Debate needed on criminal justice system goals

A Bill which will make significant changes to criminal procedure in New Zealand is premature and there should first be a serious debate about what our criminal justice system can deliver, New Zealand Law Society President Jonathan Temm said today.

Presenting the Law Society’s submission on the Criminal Procedure (Reform and Modernisation) Bill to Parliament’s Justice and Electoral select committee, Mr Temm said until there was agreement on the principles underpinning the criminal justice system, the present piecemeal approach would continue.

“Reforms to the criminal justice system don’t seem to have any coherent or unifying philosophy. Take the Sentencing Act 2002, for example. This was amended in 2003, 2004, twice in 2006, twice in 2007, again in 2008, five times in 2009, and twice in 2010. Every piece of our criminal justice legislation like the Bail Act and Parole Act has a similar history,” Mr Temm said.

“The criminal justice system is being treated a bit like a bone which legislators are gnawing on. The underlying principles are not clear and we need a mature discussion which brings together all points of view on where we should be going.
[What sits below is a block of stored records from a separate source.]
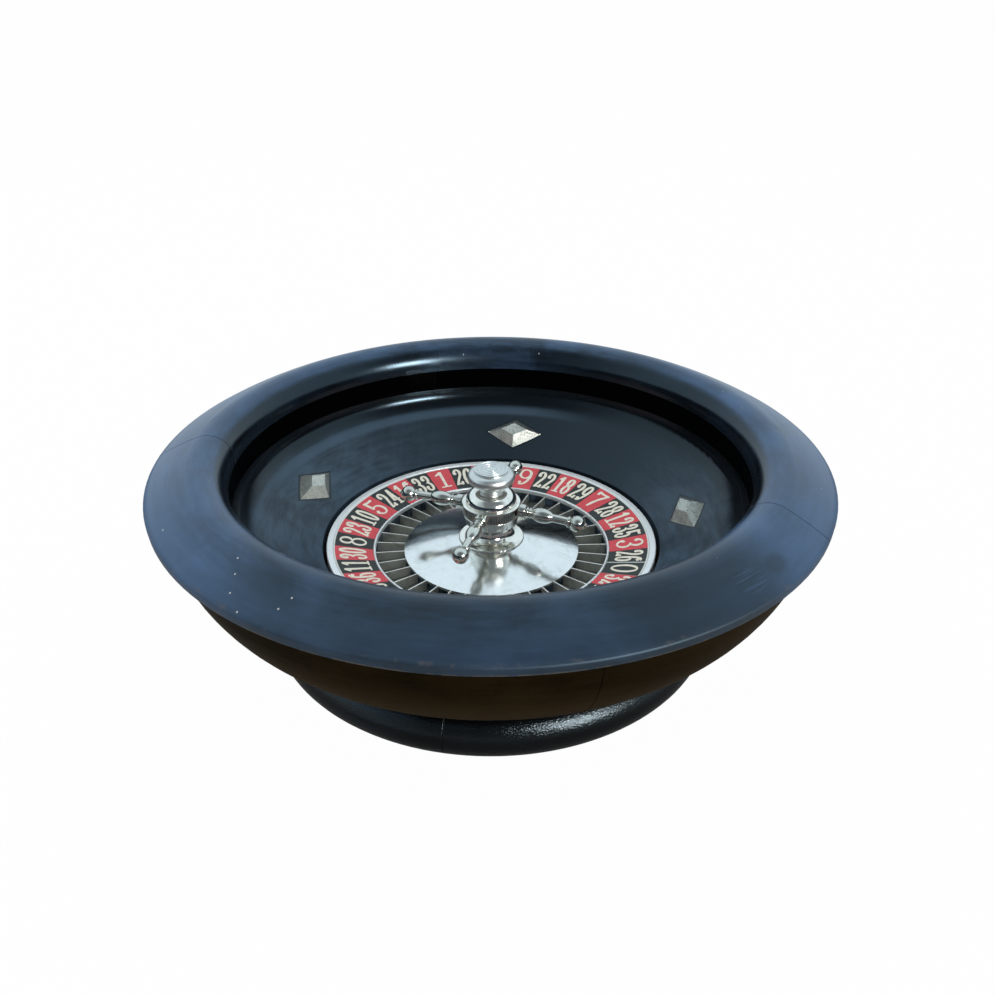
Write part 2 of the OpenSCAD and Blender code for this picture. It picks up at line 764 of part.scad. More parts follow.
module turret_drum() {
    color("#d9dadb") difference() {
        rotate_extrude($fn = 128) drum_profile();
        for (i = [0 : 3])
            at_root(i) translate([0, 0, tenon_from - glue_gap])
                cylinder(d = tenon_d + glue_gap, h = tenon_l + 2, $fn = 32);
    }
}

// The hard plug that runs on the spindle's domed end
module thrust_plug() {
    color("#b8924a") translate([0, 0, plug_low_h]) cylinder(r = plug_r - run_gap / 2, h = plug_t);
}

module turret_cap() {
    dome_low_h = drum_top_h + cap_step_h;
    rise = cap_top_h - dome_low_h;
    run = cap_r - cap_top_d / 2;
    dome_r = (rise * rise + run * run) / (2 * rise) * 1.05;
    half = sqrt(rise * rise + run * run) / 2;
    inward = [-rise, -run] / (2 * half);
    dome_at = [cap_r - run / 2, dome_low_h + rise / 2] + sqrt(dome_r * dome_r - half * half) * inward;
    color("#d9dadb") rotate_extrude($fn = 128) difference() {
        union() {
            translate([0, cap_seat_h]) square([cap_r, dome_low_h - cap_seat_h]);
            intersection() {
                translate(dome_at) circle(r = dome_r, $fn = 240);
                translate([0, dome_low_h]) square([cap_r, rise]);
            }
            polygon([[0, dome_low_h], [cap_r, dome_low_h], [cap_top_d / 2, cap_top_h],
                [0, cap_top_h]]);
            translate([0, cap_seat_h - cap_spigot_h]) square([cap_spigot_r, cap_spigot_h]);
        }
        translate([0, cap_top_h - knob_spigot_h - glue_gap])
            square([knob_spigot_r + glue_gap, knob_spigot_h + 1]);
        translate([-1, cap_seat_h - cap_spigot_h - 1]) square([1, rise + 2 * cap_spigot_h + 5]);
    }
}

// The mushroom knob with a fine stepped top
module finial_knob() {
    neck_r = knob_neck_d / 2;
    edge_at = [knob_r - knob_edge_r, knob_h];
    top_r = knob_top_d / 2;
    top_h = knob_h + knob_top_h;
    under_h = knob_h - knob_edge_r;
    foot_r = cap_top_d / 2 - edge_round;
    hollow_r = under_h - cap_top_h - 2 * edge_round;
    color("#d9dadb") rotate_extrude($fn = 128) difference() {
        union() {
            translate([0, cap_top_h]) square([foot_r, 2 * edge_round]);
            translate([foot_r, cap_top_h + edge_round]) circle(r = edge_round, $fn = 32);
            translate([0, cap_top_h]) square([edge_at.x, knob_mid_h + knob_edge_r]);
            translate(edge_at) circle(r = knob_edge_r, $fn = 96);
            translate([0, knob_h]) square([top_r, knob_top_h]);
            translate([0, cap_top_h - knob_spigot_h])
                square([knob_spigot_r, knob_spigot_h + join]);
        }
        translate([neck_r + hollow_r, under_h - hollow_r]) circle(r = hollow_r, $fn = 96);
        translate([neck_r + hollow_r, cap_top_h + 2 * edge_round])
            square([knob_r, hollow_r]);
        translate([foot_r + edge_round, cap_top_h - join]) square([knob_r, join + 2 * edge_round]);
        for (share = [0.35, 0.6, 0.85])
            translate([top_r * share, top_h]) circle(r = edge_round / 2, $fn = 24);
        translate([-join, cap_top_h - knob_spigot_h - join]) square([join, knob_r + top_h]);
    }
}

// One turned handle, drawn standing on its threaded end and then laid out from the drum
module handle(index) {
    ball_r = ball_d / 2;
    bulge_from = collar_l + 2 * bead_l;
    ring_l = bead_l;
    ring_at = handle_l - ball_d - ring_l;
    seat_r = handle_drop - 2 * edge_round;
    seat_from = drum_r + run_gap - handle_root_r + seat_r * sin(handle_droops[index]);
    bulge_rise = (bulge_d - thin_d) / 2;
    bulge_arc_r = (bulge_l * bulge_l / 4 + bulge_rise * bulge_rise) / (2 * bulge_rise);
    at_root(index)
        color("#d9dadb") rotate_extrude($fn = 64) difference() {
            union() {
                translate([0, tenon_from]) square([tenon_d / 2, join - tenon_from]);
                translate([0, seat_from]) square([seat_r, join - seat_from]);
                square([collar_d / 2 - edge_round, collar_l]);
                translate([0, edge_round]) square([collar_d / 2, collar_l - 2 * edge_round]);
                for (z = [edge_round, collar_l - edge_round])
                    translate([collar_d / 2 - edge_round, z]) circle(r = edge_round, $fn = 24);
                for (i = [0, 1])
                    translate([(bead_d - bead_l) / 2, collar_l + (i + 0.5) * bead_l])
                        circle(r = bead_l / 2, $fn = 24);
                translate([0, collar_l]) square([(bead_d - bead_l) / 2, 2 * bead_l]);
                intersection() {
                    translate([bulge_d / 2 - bulge_arc_r, bulge_from + bulge_l / 2])
                        circle(r = bulge_arc_r, $fn = 180);
                    translate([0, bulge_from]) square([bulge_d, bulge_l]);
                }
                translate([0, bulge_from]) square([thin_d / 2, ring_at + ring_l - bulge_from]);
                translate([thin_d / 2, ring_at + ring_l / 2]) circle(r = ring_l / 2, $fn = 24);
                translate([0, ring_at]) square([thin_d / 2 - edge_round, ring_l + join]);
                translate([0, handle_l - ball_r - edge_round]) circle(r = ball_r, $fn = 96);
                translate([0, handle_l - join]) square([join, join]);
            }
            translate([-bulge_d, tenon_from - join]) square([bulge_d, handle_l + tenon_l + 4 * join]);
        }
}

module handle_right() {
    handle(0);
}

module handle_back() {
    handle(1);
}

module handle_left() {
    handle(2);
}

module handle_front() {
    handle(3);
}

rim_front();
rim_back();
body_ring_left();
body_ring_right();
apron();
deflector_right();
deflector_back();
deflector_left();
deflector_front();
foot_ring_left();
foot_ring_right();
floor_board();
board_screws();
spindle();
spindle_flange();
flange_screws();
spindle_washer();
spindle_nut();
rotor_disc();
outer_ring();
number_ring();
inner_ring();
pocket_floor();
frets();
cone();
rotor_bush();
bush_screws();
thrust_plug();
turret_base();
turret_drum();
turret_cap();
finial_knob();
handle_right();
handle_back();
handle_left();
handle_front();
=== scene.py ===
"""Lacquer, metal, enamel and numbers for a small turned roulette wheel."""
import math

import bpy
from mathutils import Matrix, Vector
from mathutils.geometry import delaunay_2d_cdt


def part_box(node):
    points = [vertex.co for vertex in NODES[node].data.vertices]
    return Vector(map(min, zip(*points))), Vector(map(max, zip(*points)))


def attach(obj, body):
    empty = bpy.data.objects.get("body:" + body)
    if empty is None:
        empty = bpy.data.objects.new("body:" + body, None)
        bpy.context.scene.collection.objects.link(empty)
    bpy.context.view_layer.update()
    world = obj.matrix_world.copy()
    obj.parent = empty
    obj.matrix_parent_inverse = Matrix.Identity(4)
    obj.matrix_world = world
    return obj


bl_info = {
    "name": "Small roulette wheel",
    "version": (1, 0, 0),
    "blender": (4, 5, 0),
    "location": "3D View > Sidebar > Roulette",
    "description": "Finishes and numbers for a turned wooden roulette wheel",
    "category": "Object",
}

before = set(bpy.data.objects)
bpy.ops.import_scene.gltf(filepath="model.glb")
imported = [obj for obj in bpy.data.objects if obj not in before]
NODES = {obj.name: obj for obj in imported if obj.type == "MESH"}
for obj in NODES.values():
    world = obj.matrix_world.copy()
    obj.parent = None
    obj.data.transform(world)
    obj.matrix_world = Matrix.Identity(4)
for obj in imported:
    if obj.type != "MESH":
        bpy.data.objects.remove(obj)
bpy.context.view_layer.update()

# Seams between the segments of the turned rings, in degrees from the right, seen from above.
RIM_SEAMS = (331.5, 179.5)
BODY_SEAMS = (285.7, 105.7)
FOOT_SEAMS = (259.4, 79.4)

# Marks in the lacquer: direction in degrees, radius, size, and stretch round the axis.
# The pale spot on the lip at the back is a painted highlight.
LIP_HIGHLIGHT = (92.0, 0.1200, 0.030, 1.5)
RIM_PALE = (319.0, 0.1275, 0.018, 1.5)
RIM_DARK_RIGHT = (303.0, 0.1380, 0.048)
RIM_DARK_LEFT = (240.0, 0.1500, 0.045)
RIM_SCRATCHES = (311.3, 0.1433, 0.0065, 1.5)
RIM_BLOTCH = (317.7, 0.1437, 0.0050, 1.6)
# The streaks on the foot are a painted sheen.
FOOT_SHEEN = (240.0, 0.0900, 0.020, 1.6)

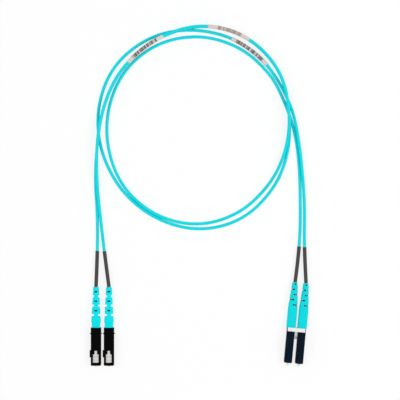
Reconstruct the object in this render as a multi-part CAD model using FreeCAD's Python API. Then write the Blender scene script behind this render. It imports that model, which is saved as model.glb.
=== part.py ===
import FreeCAD, Part
import math
import os

# Duplex fibre patch cord: two thin cables, each with a small push-pull plug on one end and a
# latched square plug on the other.  Millimetres, +Z up, lying on the plane z = 0.
# Each plug is built in its own frame: axis along Y, front face at y = 0, mating way +Y, latch up.

V = FreeCAD.Vector

# ---- cable -------------------------------------------------------------------------------------
strand_d = 1.8          # cable outside diameter
buffer_d = 0.9          # buffered fibre inside the plugs
sleeve_d = 2.1          # protective tube behind each boot
sleeve_len = 20.3
sleeve_stand = 0.2      # gap between a boot's rear face and its tube
label_d = 2.25          # rolled label round the cable
label_len = 24.6
wrap_gap = 0.03         # between the cable and what is wrapped round it
cord_sides = 6          # flats round a cable
core_sides = 8          # flats round a hidden round part
corner_flats = 2        # flats in a rounded corner

# ---- shared fits and inner parts ---------------------------------------------------------------
slip = 0.05             # radial gap of fixed fits
run_gap = 0.1           # gap of sliding fits
ferrule_d = 1.25
ferrule_chamfer = 0.15
buffer_end_gap = 0.3    # from the ferrule's rear end at full travel to the buffered fibre
ferrule_travel = 1.0
spring_wire = 0.36
spring_turns = 5
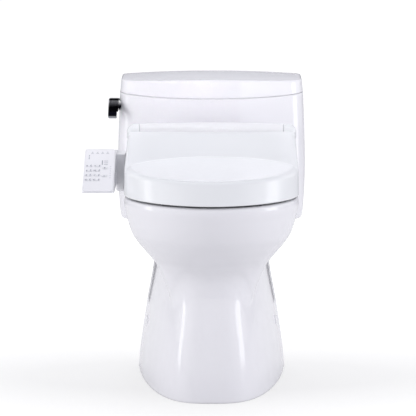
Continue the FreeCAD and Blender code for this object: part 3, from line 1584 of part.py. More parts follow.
def build_side_parts():
    outer = box("drawer_block", ("unit_half - drawer_deep", "unit_half"), ("drawer_front", "drawer_back"),
                ("drawer_low", "drawer_high"))
    inside = box("drawer_hollow", ("unit_half - drawer_deep + drawer_end", "unit_half - drawer_face"),
                 ("drawer_front + drawer_wall", "drawer_back - drawer_wall"),
                 ("drawer_low + drawer_wall", "drawer_high + overrun"))
    keep(cut("filter_drawer", outer, inside))
    keep(box("filter_block", ("unit_half - drawer_deep + drawer_end + filter_gap",
                              "unit_half - drawer_face - filter_gap"),
             ("drawer_front + drawer_wall + filter_gap", "drawer_back - drawer_wall - filter_gap"),
             ("drawer_low + drawer_wall", "drawer_low + drawer_wall + filter_tall")))
    keep(box("release_button", ("unit_half - button_deep", "unit_half + button_proud"),
             ("button_front", "button_back"),
             ("button_low", "button_low + button_tall")))
    keep(turned("water_inlet", [
        ("inlet_bore", "0"), ("inlet_tip", "0"), ("inlet_radius", "inlet_chamfer"),
        ("inlet_radius", "inlet_thread"),
        ("inlet_flange", "inlet_thread"), ("inlet_flange", "inlet_tall"), ("inlet_bore", "inlet_tall"),
    ], "inlet_side", "inlet_place", "inlet_height"))
    keep(turned("strainer_knob", [
        ("0", "0"), ("strainer_radius", "0"), ("strainer_radius", "strainer_head"),
        ("strainer_neck", "strainer_head + strainer_chamfer"), ("strainer_neck", "strainer_long"),
        ("0", "strainer_long"),
    ], "strainer_side", "arm_back + strainer_proud", "strainer_height", "-Y"))
    keep(turned("cord_gland", [
        ("gland_bore", "0"), ("gland_radius", "0"), ("gland_radius", "gland_flange"),
        ("gland_neck", "gland_long"), ("gland_bore", "gland_long"),
    ], "gland_side", "unit_back", "gland_height", "Y"))


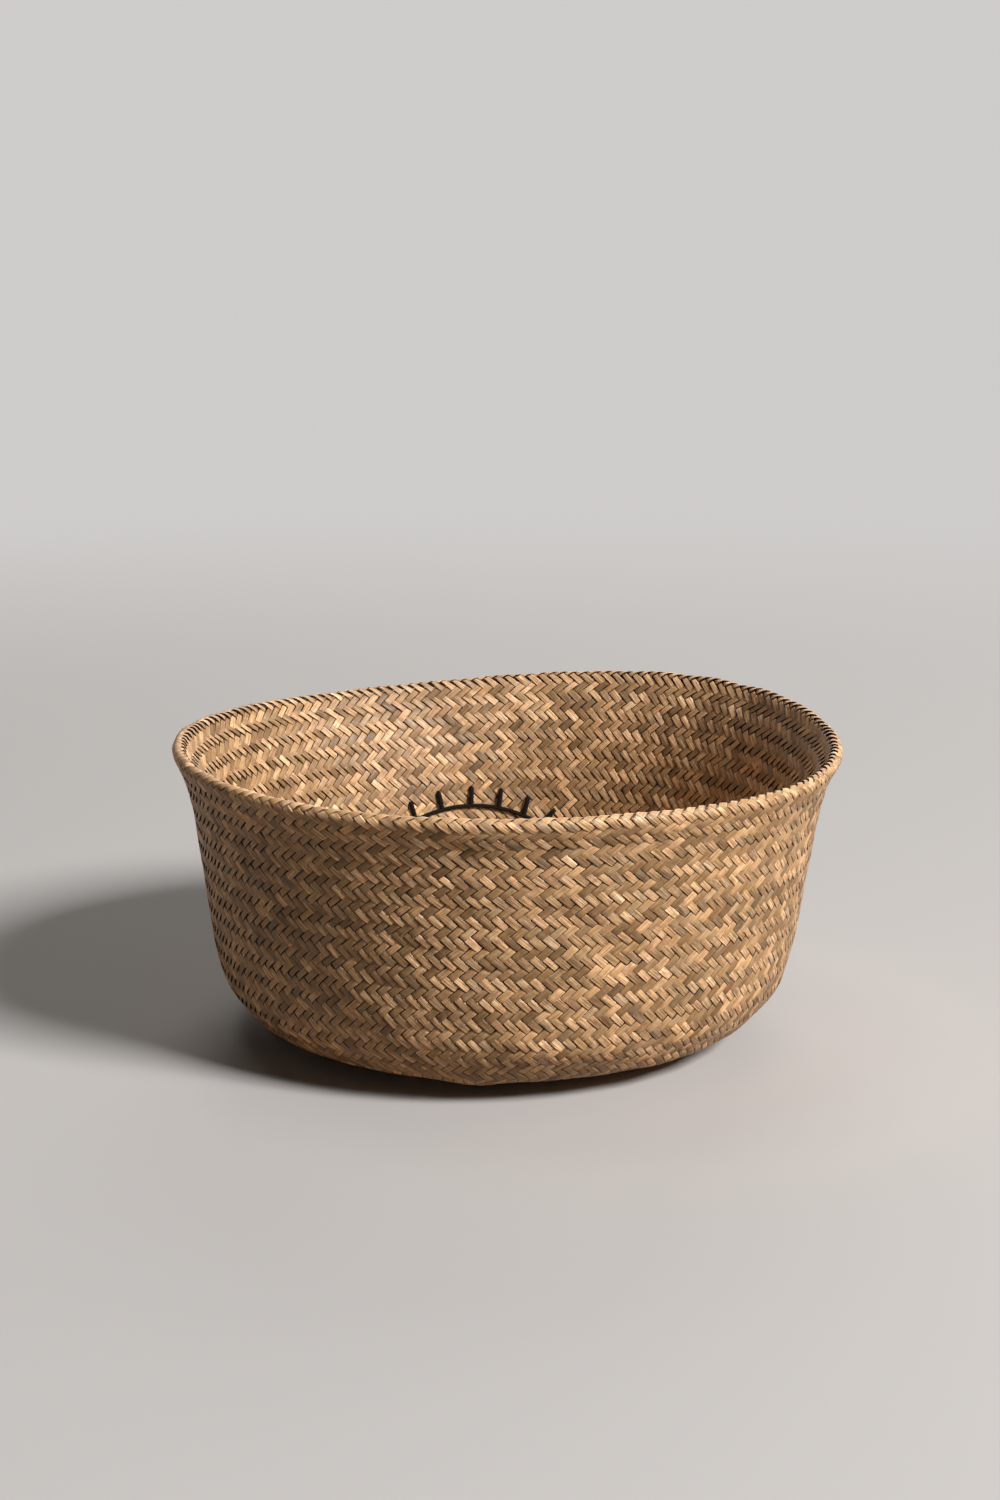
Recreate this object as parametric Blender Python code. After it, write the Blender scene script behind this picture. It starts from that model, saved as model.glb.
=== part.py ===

If we go ahead and make the changes in the present Bill, we will be cast in cement boots for the next 20 years and inevitably continue with piecemeal amendments to it every year.”

The Law Society’s written submission to the committee also highlighted its concern that measures in the Bill may threaten some of the long-established rights at the heart of this country’s justice system.

Mr Temm said the select committee should consider whether changes proposed by the Bill were a proportionate response to the drive for greater efficiencies in the criminal trial process.

“Efficiency gains should not be at the expense of rights such as the right to a fair trial,” Mr Temm said. “The Bill is proposing to amend the New Zealand Bill of Rights Act 1990 to restrict the right to trial by jury contained in clause 24(e). This is the first time ever that there has been an amendment to such a right as contained in that Act.”

The Law Society’s submission stated that there was no clear evidence of significant cost savings from raising the threshold for the right to trial by jury from offences carrying a maximum penalty of more than three months’ imprisonment, to more than three years. Such a fundamental change to a well-entrenched right for an undefined and unknown minor efficiency benefit was worrying.

Looking at other matters in the Bill where the New Zealand Law Society saw problems, Mr Temm said the introduction of a regime requiring the defence to identify disputed issues (“DIDI”) was a “fundamental change” in New Zealand criminal law. It reversed the traditional rule that the prosecution had to prove every matter relating to an offence.

“Like the efficiency argument made to raise the jury trial threshold, this proposal places the efficient management of criminal trials ahead of the concepts of participation and due process,” he said.

“The Law Society believes that most criminal lawyers do not support the DIDI regime, although some lawyers are in support. We believe that there needs to be a much more detailed examination of the arguments for and against before a DIDI regime is introduced.”

Other areas where the Bill challenged or impinged on rights enshrined in the New Zealand Bill of Rights Act included the defendant’s right to be present at hearings and the introduction of two exceptions to the double jeopardy rule.

“Again, the New Zealand Law Society urges Parliament to carefully consider whether the impact of the Bill on centuries-old rights is really justified and whether there is hard evidence that suggested efficiencies will really eventuate.”

The Law Society’s 45-page submission on the Bill also provided specific comments on each of 112 clauses. As well as noting ways in which the clauses could be drafted to better achieve their purpose, the comments point out inconsistencies and potential problems with interpretation.